#### INPUT RECORDS
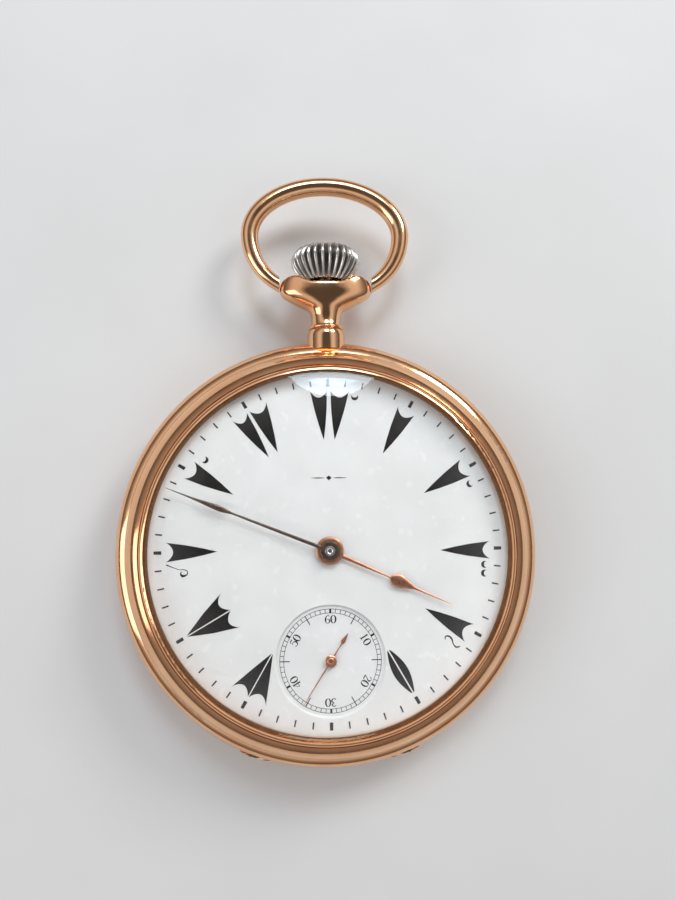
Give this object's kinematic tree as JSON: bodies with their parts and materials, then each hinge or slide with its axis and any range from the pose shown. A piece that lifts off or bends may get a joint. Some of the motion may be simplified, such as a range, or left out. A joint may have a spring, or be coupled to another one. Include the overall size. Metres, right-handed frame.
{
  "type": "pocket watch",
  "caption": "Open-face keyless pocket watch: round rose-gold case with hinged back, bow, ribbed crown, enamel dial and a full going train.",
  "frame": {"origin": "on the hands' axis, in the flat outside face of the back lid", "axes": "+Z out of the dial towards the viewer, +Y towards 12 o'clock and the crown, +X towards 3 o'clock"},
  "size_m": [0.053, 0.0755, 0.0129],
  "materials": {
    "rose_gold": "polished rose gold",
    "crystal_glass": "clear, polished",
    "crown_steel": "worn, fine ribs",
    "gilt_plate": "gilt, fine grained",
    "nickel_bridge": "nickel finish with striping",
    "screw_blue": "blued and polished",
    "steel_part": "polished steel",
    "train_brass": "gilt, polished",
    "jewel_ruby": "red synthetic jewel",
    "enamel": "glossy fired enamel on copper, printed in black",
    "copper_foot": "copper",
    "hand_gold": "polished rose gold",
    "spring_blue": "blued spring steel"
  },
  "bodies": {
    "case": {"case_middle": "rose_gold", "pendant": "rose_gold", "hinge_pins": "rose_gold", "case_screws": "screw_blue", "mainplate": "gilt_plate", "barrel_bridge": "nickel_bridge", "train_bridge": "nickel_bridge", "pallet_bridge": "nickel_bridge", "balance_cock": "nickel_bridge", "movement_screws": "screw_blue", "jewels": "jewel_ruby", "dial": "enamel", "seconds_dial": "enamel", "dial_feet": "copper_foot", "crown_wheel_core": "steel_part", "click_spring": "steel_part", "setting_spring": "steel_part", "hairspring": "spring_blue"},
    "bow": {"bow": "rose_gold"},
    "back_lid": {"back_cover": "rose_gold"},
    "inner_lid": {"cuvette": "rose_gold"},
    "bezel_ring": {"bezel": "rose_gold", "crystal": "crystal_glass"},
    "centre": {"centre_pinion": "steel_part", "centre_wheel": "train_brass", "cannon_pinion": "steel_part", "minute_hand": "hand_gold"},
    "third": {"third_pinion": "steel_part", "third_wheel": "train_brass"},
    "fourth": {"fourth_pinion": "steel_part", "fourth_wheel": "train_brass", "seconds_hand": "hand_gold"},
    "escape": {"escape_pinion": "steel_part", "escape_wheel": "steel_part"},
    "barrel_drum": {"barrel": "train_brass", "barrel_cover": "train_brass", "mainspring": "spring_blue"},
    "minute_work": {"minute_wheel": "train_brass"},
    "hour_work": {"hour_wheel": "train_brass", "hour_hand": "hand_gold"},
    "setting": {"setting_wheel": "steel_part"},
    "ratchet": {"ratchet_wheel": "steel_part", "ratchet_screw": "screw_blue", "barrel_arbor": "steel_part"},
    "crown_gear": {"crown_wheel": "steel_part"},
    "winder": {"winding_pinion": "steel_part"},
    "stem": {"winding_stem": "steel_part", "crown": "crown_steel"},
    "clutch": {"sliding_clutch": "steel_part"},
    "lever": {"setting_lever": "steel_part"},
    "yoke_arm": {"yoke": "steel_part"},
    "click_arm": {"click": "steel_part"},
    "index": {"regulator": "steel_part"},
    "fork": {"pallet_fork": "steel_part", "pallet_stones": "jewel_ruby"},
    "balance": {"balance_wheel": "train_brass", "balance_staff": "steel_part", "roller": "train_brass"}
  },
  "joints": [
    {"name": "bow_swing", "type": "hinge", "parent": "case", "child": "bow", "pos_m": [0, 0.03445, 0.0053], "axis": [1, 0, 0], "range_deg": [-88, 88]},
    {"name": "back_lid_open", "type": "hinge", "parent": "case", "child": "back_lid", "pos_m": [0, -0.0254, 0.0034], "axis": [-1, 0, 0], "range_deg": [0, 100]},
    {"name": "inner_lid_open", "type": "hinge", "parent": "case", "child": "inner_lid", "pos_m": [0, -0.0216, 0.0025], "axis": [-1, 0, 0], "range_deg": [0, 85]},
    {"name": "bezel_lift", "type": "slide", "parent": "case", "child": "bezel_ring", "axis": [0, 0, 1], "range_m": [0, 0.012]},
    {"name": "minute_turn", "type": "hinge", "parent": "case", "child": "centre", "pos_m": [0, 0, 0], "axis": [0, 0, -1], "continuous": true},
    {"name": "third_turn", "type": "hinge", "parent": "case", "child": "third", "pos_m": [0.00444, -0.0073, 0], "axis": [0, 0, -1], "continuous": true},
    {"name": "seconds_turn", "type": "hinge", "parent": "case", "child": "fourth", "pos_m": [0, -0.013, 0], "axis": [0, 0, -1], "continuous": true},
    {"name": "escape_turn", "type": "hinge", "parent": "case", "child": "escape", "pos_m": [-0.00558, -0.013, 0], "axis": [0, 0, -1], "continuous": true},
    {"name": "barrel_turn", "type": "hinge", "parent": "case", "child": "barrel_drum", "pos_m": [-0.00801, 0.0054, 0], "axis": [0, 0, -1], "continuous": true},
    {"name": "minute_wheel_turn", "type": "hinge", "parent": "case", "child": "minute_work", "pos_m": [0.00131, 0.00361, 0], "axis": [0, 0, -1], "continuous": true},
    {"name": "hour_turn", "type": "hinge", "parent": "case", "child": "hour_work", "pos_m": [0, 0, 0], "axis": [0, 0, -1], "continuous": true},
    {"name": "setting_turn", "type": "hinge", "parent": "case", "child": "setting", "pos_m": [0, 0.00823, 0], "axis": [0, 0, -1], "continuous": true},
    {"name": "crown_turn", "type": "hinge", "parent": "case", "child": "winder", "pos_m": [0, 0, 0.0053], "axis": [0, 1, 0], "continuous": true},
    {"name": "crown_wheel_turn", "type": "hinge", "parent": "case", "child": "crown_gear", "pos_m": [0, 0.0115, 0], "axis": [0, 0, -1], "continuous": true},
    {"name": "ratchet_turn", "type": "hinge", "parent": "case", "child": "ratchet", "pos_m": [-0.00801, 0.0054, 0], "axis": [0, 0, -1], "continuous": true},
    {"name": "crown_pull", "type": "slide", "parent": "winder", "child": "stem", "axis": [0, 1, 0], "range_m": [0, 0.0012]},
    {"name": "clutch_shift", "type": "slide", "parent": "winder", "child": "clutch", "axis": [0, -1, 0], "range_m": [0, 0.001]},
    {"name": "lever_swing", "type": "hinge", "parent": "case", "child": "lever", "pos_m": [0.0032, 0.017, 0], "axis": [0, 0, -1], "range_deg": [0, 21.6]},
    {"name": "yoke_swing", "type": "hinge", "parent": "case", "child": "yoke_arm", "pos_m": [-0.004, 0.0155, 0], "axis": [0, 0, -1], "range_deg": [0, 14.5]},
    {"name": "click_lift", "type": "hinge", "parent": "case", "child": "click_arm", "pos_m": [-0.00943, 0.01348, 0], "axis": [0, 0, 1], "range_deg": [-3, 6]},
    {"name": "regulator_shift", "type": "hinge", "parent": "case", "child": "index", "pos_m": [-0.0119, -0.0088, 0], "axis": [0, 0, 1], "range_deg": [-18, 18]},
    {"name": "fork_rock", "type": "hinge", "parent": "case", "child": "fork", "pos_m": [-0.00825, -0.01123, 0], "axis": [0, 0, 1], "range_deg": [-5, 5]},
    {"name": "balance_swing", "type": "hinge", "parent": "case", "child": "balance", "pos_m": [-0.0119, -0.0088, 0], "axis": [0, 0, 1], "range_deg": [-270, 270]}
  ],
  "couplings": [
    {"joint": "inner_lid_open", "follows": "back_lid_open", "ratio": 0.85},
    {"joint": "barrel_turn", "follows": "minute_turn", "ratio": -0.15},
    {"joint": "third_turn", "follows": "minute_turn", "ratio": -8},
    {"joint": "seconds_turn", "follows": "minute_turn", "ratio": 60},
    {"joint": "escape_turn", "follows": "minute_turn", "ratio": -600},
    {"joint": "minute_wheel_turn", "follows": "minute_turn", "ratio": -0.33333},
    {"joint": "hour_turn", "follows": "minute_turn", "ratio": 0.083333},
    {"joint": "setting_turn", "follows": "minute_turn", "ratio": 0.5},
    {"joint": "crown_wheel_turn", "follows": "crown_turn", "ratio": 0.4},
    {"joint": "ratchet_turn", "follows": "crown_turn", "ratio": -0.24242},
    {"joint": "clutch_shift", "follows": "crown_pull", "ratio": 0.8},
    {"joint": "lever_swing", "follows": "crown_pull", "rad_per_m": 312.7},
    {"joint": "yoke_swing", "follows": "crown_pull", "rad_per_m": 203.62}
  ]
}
########
#### INPUT RECORDS
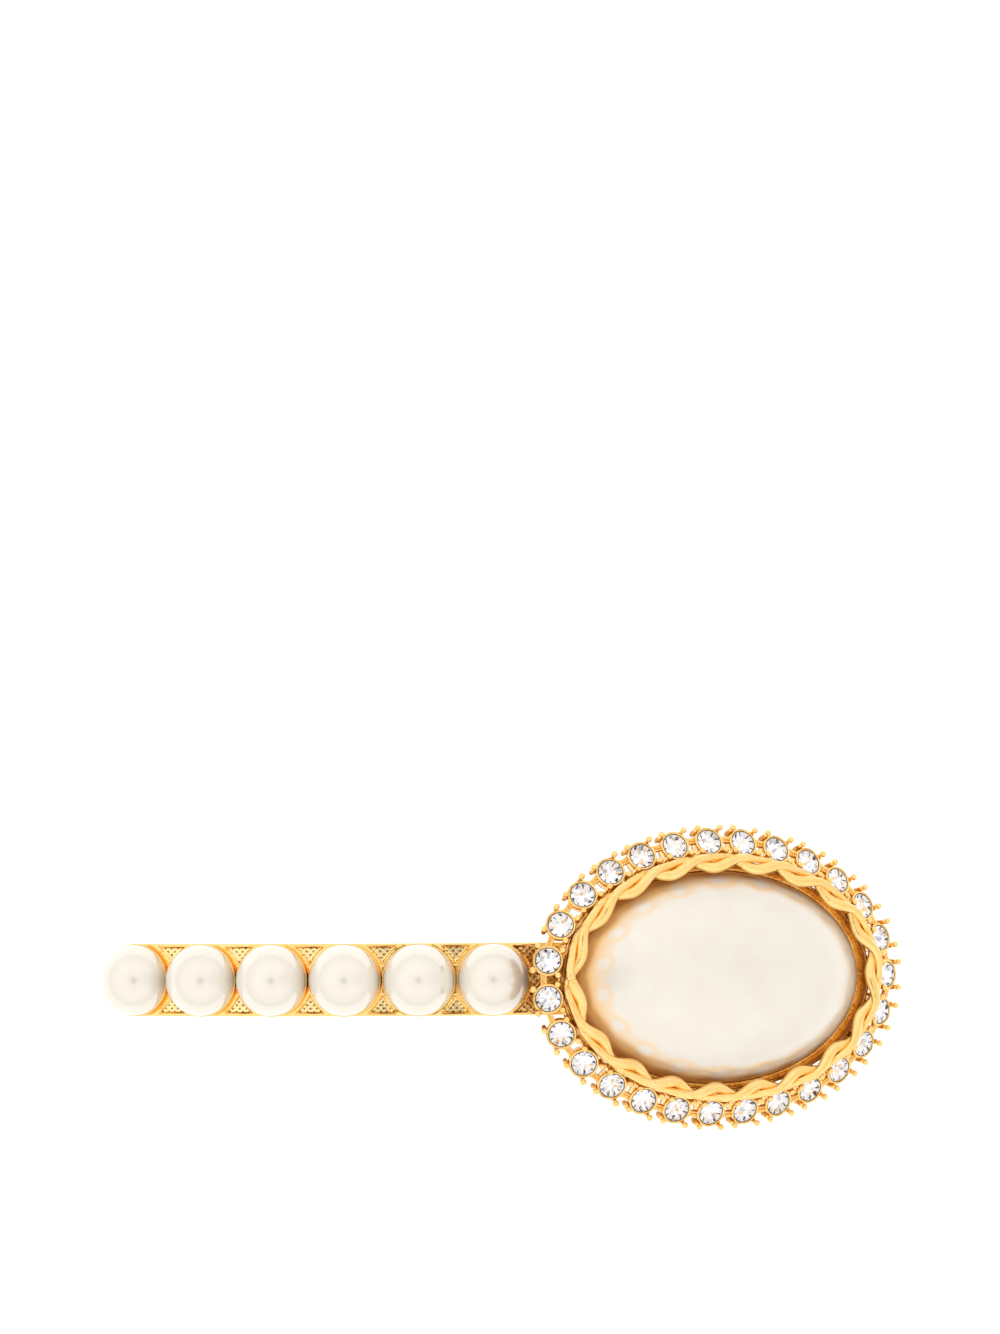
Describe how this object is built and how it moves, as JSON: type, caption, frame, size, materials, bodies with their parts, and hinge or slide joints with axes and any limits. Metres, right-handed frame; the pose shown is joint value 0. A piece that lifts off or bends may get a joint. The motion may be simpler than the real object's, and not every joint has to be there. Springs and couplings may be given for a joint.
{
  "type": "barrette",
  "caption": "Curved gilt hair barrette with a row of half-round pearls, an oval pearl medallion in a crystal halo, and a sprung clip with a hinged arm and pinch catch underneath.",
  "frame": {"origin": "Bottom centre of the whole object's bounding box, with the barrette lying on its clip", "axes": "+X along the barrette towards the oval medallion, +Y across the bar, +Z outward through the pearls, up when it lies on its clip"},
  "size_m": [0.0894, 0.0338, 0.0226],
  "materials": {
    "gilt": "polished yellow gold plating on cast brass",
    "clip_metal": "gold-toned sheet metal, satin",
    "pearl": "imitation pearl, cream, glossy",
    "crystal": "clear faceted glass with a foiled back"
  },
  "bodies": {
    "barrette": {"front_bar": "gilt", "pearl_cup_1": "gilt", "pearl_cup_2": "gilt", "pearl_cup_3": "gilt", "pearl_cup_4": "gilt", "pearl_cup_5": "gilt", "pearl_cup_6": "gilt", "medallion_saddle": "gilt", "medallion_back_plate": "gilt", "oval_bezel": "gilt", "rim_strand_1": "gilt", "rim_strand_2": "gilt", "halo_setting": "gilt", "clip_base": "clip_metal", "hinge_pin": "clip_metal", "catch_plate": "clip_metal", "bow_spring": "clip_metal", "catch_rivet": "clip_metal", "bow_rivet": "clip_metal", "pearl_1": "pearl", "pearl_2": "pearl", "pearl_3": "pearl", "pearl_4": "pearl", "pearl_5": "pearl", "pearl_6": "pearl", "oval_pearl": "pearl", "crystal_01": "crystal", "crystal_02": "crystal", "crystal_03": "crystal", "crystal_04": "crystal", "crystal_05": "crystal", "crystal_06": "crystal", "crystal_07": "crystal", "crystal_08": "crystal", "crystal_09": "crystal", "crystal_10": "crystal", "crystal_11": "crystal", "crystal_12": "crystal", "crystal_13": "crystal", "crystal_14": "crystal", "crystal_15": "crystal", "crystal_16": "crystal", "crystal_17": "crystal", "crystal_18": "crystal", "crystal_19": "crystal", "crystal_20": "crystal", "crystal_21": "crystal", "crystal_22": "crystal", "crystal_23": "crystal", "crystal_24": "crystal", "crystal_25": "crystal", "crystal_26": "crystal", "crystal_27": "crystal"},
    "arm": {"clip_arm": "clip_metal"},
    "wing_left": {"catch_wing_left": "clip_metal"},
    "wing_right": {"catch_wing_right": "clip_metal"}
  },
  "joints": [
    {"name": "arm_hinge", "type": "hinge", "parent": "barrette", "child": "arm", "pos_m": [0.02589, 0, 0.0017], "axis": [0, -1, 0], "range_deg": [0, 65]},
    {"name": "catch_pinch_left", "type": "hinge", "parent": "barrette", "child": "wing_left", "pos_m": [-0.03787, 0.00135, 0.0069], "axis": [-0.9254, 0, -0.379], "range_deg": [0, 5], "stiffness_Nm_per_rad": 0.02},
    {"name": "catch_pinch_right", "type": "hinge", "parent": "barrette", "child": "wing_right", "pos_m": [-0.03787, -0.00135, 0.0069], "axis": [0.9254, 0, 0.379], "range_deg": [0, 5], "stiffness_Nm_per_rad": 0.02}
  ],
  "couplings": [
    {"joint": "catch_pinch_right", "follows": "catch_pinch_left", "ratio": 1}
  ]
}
########
#### INPUT RECORDS
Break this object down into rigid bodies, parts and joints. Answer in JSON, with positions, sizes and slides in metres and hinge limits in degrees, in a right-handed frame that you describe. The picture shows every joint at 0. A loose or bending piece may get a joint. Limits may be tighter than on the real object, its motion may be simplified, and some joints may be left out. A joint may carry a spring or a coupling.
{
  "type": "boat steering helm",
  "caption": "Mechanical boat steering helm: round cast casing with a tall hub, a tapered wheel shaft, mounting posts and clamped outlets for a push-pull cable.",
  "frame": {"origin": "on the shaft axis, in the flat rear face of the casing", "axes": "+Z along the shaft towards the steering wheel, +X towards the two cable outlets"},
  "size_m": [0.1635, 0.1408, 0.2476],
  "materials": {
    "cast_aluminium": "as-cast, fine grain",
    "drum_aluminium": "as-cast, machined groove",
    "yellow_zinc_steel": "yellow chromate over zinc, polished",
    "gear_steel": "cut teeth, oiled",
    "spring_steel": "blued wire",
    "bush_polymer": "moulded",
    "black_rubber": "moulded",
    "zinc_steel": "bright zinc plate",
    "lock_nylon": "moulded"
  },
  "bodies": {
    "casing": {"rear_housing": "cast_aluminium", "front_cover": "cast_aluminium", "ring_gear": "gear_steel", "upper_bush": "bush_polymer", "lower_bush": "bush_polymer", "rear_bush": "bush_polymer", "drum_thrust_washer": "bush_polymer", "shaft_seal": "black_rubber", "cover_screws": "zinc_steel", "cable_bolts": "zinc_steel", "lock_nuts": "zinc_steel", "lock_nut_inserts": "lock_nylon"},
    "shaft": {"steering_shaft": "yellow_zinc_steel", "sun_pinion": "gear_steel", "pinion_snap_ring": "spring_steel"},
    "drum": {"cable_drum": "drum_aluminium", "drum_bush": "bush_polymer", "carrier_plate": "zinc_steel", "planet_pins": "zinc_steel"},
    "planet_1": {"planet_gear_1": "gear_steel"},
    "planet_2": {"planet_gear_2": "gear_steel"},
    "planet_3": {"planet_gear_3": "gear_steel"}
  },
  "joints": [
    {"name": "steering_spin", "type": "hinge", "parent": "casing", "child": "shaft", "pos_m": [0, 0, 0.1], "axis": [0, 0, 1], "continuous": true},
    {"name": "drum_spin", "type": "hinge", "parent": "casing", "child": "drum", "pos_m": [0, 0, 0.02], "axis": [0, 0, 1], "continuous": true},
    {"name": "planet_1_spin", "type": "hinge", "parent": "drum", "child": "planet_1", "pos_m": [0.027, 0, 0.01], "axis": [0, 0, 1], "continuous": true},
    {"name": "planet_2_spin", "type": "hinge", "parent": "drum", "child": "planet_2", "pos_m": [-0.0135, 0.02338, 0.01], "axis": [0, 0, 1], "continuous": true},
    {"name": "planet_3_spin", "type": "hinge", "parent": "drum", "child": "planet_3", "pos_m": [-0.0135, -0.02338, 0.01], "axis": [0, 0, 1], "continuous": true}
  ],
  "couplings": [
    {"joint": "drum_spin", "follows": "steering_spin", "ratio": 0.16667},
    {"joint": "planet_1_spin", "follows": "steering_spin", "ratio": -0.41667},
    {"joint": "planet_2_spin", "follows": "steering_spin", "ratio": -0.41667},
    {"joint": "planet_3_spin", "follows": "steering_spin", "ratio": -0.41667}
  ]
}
########
How many lines of the listing include the string "limits"? Answer with the number alone.

WRITTEN SOLUTION
2